Information provided:
--------
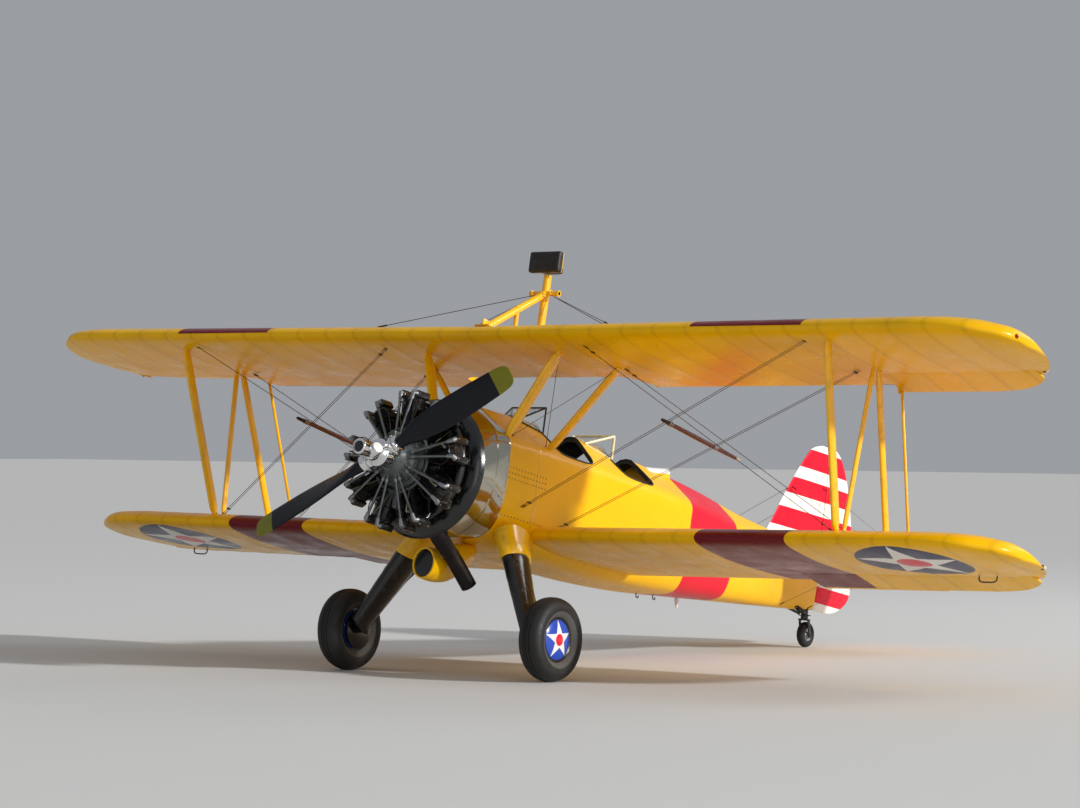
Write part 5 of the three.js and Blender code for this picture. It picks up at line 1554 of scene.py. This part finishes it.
--------
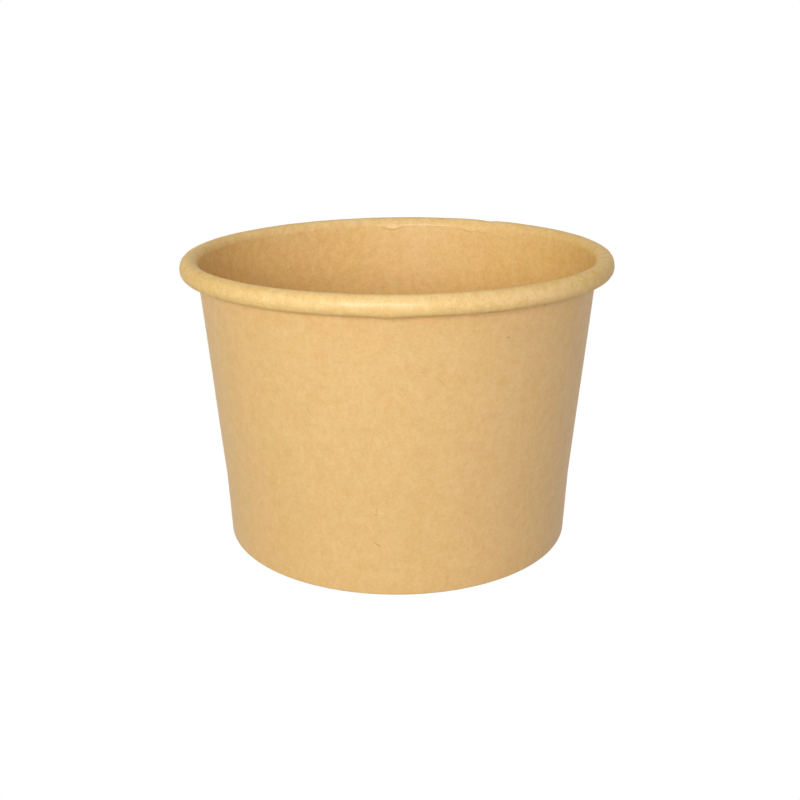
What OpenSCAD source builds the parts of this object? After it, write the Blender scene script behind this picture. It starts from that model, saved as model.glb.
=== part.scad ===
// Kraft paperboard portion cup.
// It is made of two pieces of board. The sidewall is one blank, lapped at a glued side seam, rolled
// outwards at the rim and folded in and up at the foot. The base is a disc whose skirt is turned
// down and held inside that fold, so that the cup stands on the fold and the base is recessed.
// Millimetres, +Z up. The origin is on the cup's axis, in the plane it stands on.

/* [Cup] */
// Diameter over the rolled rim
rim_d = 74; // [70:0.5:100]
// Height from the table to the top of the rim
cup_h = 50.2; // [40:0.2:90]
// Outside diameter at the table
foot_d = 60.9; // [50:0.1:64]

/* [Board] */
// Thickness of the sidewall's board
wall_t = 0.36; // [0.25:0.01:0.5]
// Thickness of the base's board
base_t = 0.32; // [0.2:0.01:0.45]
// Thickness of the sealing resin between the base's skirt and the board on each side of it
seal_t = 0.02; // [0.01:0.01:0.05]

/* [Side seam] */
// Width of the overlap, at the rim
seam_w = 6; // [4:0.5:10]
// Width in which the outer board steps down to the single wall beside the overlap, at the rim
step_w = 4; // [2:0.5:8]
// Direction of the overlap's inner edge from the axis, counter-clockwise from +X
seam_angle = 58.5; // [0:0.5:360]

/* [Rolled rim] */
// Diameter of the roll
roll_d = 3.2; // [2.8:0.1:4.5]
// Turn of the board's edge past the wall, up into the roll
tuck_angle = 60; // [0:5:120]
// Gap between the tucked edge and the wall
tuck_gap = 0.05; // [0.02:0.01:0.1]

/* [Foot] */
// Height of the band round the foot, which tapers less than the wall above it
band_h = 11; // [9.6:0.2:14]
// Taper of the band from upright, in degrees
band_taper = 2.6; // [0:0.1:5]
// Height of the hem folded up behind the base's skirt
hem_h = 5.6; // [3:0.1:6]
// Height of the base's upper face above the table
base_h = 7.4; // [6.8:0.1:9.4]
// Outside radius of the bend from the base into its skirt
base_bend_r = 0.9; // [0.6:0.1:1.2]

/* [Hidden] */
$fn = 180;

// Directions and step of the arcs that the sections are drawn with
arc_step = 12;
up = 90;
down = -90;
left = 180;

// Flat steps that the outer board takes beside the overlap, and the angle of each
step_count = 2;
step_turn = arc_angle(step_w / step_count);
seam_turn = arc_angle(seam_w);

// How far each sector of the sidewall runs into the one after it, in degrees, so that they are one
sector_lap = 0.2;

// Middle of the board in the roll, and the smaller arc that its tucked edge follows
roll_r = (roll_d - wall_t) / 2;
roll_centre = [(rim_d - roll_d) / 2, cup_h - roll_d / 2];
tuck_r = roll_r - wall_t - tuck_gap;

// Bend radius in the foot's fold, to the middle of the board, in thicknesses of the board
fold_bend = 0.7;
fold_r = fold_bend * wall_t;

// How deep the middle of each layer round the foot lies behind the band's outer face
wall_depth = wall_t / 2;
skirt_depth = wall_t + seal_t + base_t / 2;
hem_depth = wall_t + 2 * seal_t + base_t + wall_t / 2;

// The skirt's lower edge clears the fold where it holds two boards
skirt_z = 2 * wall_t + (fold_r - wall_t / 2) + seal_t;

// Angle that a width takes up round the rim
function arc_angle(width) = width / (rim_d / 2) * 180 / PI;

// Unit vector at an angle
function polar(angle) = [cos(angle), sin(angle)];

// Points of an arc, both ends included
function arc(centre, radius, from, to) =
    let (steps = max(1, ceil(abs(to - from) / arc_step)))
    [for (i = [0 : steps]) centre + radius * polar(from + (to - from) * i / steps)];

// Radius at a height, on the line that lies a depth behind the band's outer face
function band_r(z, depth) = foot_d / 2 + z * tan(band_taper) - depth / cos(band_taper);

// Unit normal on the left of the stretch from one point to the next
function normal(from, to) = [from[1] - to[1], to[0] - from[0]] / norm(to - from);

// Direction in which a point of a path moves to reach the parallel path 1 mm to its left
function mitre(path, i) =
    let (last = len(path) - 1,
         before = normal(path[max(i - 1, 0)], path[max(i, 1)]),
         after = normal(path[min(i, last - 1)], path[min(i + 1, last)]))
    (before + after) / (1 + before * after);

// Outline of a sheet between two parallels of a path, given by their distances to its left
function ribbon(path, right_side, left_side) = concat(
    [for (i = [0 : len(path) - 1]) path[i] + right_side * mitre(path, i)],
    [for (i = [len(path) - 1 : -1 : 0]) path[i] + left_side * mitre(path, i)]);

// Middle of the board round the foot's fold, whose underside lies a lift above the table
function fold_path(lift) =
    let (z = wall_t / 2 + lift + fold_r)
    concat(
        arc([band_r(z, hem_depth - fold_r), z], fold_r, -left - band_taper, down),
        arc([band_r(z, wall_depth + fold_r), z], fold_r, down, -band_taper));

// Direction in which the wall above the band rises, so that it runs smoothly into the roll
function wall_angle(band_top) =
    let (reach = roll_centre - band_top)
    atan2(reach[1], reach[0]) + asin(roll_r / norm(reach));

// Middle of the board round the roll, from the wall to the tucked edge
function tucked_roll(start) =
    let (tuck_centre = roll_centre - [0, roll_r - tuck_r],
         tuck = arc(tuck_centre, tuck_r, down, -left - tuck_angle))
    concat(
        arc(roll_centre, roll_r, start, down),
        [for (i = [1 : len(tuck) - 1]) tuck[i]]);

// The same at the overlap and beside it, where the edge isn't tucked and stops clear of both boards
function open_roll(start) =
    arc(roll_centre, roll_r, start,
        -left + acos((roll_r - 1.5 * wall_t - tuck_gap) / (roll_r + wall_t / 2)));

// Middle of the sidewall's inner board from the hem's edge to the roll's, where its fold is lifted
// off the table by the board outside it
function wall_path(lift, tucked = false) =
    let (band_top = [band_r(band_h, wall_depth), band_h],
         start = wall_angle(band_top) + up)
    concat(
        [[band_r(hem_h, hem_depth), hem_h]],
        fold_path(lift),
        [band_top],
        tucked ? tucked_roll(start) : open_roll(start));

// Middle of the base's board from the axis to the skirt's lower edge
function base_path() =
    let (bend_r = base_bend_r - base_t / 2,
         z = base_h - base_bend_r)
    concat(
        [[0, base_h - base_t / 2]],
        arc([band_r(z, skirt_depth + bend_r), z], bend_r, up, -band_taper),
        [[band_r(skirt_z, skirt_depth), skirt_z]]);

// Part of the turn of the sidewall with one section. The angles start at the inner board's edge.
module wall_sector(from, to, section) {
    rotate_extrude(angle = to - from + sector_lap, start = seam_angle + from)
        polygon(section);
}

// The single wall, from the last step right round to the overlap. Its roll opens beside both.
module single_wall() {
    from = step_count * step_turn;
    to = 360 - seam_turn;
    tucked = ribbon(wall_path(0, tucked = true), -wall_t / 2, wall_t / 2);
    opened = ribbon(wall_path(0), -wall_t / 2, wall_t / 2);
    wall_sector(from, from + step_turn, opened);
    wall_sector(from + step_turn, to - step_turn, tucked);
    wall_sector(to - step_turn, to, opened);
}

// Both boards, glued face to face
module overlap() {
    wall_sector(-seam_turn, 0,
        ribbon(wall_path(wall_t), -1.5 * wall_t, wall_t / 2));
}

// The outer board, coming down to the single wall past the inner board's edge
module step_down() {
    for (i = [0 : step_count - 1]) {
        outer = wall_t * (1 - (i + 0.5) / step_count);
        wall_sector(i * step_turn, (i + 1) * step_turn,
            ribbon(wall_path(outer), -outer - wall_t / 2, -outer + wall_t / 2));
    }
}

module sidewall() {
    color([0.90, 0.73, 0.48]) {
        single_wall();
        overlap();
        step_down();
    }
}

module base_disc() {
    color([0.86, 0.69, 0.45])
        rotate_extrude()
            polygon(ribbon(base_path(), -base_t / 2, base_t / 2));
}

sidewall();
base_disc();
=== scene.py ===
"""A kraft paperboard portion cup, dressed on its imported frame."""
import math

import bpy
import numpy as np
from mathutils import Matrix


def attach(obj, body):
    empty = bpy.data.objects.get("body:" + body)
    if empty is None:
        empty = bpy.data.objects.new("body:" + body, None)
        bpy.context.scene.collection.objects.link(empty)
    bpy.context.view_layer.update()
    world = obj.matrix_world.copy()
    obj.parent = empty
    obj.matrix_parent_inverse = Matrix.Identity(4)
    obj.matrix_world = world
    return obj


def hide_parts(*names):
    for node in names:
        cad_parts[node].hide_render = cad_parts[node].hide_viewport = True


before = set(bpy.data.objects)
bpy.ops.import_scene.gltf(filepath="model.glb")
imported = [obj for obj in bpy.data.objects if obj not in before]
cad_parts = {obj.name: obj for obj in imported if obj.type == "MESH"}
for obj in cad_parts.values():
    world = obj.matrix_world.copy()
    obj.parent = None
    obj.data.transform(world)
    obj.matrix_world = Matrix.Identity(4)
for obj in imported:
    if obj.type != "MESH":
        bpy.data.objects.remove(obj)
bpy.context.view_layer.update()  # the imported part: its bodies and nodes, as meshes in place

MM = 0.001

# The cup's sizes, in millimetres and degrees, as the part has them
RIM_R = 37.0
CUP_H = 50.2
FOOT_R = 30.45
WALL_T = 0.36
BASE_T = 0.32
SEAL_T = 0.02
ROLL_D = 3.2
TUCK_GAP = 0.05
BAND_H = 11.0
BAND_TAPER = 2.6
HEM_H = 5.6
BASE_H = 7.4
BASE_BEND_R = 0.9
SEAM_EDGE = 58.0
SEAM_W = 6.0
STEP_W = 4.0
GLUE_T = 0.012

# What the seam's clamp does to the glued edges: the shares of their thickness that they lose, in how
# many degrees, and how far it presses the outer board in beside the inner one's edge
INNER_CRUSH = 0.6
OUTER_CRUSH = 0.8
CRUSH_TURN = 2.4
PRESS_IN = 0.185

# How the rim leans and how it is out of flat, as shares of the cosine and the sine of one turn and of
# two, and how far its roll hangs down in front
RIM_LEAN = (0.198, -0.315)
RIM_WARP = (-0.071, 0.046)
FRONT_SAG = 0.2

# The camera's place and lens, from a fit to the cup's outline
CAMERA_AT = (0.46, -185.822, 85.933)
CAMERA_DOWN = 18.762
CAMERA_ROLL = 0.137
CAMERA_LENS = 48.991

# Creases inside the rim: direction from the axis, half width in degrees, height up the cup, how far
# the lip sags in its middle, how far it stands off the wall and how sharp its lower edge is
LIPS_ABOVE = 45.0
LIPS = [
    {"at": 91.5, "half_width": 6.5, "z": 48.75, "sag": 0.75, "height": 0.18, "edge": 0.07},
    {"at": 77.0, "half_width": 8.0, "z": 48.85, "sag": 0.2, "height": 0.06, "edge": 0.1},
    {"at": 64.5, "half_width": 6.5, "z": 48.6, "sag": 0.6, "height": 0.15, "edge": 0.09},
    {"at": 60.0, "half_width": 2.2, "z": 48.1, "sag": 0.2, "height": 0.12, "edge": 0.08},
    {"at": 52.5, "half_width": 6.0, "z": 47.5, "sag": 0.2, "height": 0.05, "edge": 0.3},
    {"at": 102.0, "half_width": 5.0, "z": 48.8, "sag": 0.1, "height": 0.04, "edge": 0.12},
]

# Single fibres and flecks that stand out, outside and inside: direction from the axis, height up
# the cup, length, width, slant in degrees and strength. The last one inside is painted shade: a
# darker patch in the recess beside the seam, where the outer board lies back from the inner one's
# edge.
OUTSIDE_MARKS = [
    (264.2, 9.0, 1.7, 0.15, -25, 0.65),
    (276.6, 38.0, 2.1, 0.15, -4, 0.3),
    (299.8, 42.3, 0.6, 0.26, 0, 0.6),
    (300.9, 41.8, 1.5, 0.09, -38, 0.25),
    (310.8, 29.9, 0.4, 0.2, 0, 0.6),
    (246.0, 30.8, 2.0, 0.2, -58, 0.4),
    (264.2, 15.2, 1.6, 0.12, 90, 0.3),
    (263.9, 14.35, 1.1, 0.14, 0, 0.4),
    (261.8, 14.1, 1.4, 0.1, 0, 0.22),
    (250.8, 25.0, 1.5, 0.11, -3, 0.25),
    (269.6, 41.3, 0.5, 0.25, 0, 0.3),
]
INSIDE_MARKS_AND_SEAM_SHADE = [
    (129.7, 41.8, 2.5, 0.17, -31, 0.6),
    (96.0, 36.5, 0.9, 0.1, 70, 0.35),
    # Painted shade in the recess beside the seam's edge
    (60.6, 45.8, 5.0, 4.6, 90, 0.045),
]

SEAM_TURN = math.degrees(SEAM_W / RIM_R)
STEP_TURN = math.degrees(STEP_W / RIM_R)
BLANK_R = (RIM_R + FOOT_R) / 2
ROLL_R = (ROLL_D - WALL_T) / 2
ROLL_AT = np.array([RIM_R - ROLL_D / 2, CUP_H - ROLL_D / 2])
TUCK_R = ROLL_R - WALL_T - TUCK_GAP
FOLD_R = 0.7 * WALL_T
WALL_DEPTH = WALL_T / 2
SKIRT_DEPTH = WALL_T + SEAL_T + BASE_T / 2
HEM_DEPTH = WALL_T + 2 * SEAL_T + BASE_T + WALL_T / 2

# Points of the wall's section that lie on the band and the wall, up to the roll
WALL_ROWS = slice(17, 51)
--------
Exercise goal: Retype exactly, and only, the lines from the one containing "What OpenSCAD source" through the one containing "it stands on.", both included.

Solved exercise:
What OpenSCAD source builds the parts of this object? After it, write the Blender scene script behind this picture. It starts from that model, saved as model.glb.
=== part.scad ===
// Kraft paperboard portion cup.
// It is made of two pieces of board. The sidewall is one blank, lapped at a glued side seam, rolled
// outwards at the rim and folded in and up at the foot. The base is a disc whose skirt is turned
// down and held inside that fold, so that the cup stands on the fold and the base is recessed.
// Millimetres, +Z up. The origin is on the cup's axis, in the plane it stands on.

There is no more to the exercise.